The renewal came at a time when the district’s current board and superintendent is steering the schools back to good financial health, resulting in the district’s removal from a state watch list after the previous administration nearly exhausted a multimillion-dollar surplus.

According to an audit conducted by Plante Moran in 2019, the district had a surplus of nearly $3.3 million in 2012 but was overspending up through the 2019 fiscal year. When a new board and superintendent took power in early 2019, they found the district teetering on the brink of collapse with a deficit of $1.5 million projected for the following year.

Angel Abdulahad, who became superintendent that year, implemented a sweeping series of corrective measures to stave off a deficit that included cutting $1.5 million from the 2019-20 school year budget.

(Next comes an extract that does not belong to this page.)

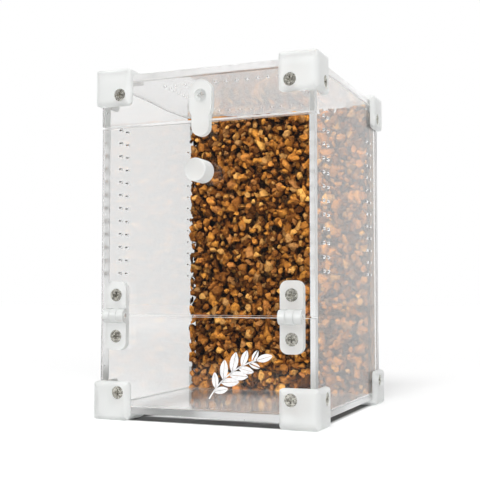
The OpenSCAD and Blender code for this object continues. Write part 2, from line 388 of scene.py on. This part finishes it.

Since then, the district has been attempting to bolster its fund balance.

This has led to the district being removed from a state watch list that requires districts to have 5% or more of their expenditures in savings. Currently, the district has exceeded that goal, with a fund balance around 10% and growing.

Earlier this year, the district celebrated more good news, selling its 2021 refunding bonds for roughly $9.6 million, resulting in interest payment savings of $747,000. The savings represent nearly 8% of the bonds that remain. In addition, the sale of the former Edison Elementary to the charter school Keys Grace Academy will net the district another $1.9 million over 10 years.

“This operating millage is just another step in demonstrating that we’re trying to regain the trust of our taxpayers,” Abdulahad said. “We did the refunding of the bonds; we got off the state watch list. But just because we’re in recovery mode doesn’t mean we take the foot off the gas — we have to continue to practice fiscal responsibility. We are not out of the woods yet, but we’re making progress.

“We are definitely appreciative of the taxpayers,” he said. “They have shown that they trust us, and we will not let them down. We’re going to continue to be open and transparent, with plenty of town hall meetings to discuss any future plans. We also have a tab on our district website that shows where we are at any given point.”

Looking ahead, Holder said the 2021-22 school year will continue to be in person, but there will still be virtual classes offered for those who feel more comfortable learning remotely. One difference is that this time the virtual classes will be led by different instructors.

As for in-person learning, Holder said that the district will follow the mandates issued by the state and federal government, but otherwise the day-to-day operations of the district will more closely resemble pre-pandemic times, with masks not required and closer distancing allowed.

“Should the guidelines (from the state and federal government) change, we’ll act accordingly — we will work within those parameters,” Holder said. “And we’re still being diligent in spending.”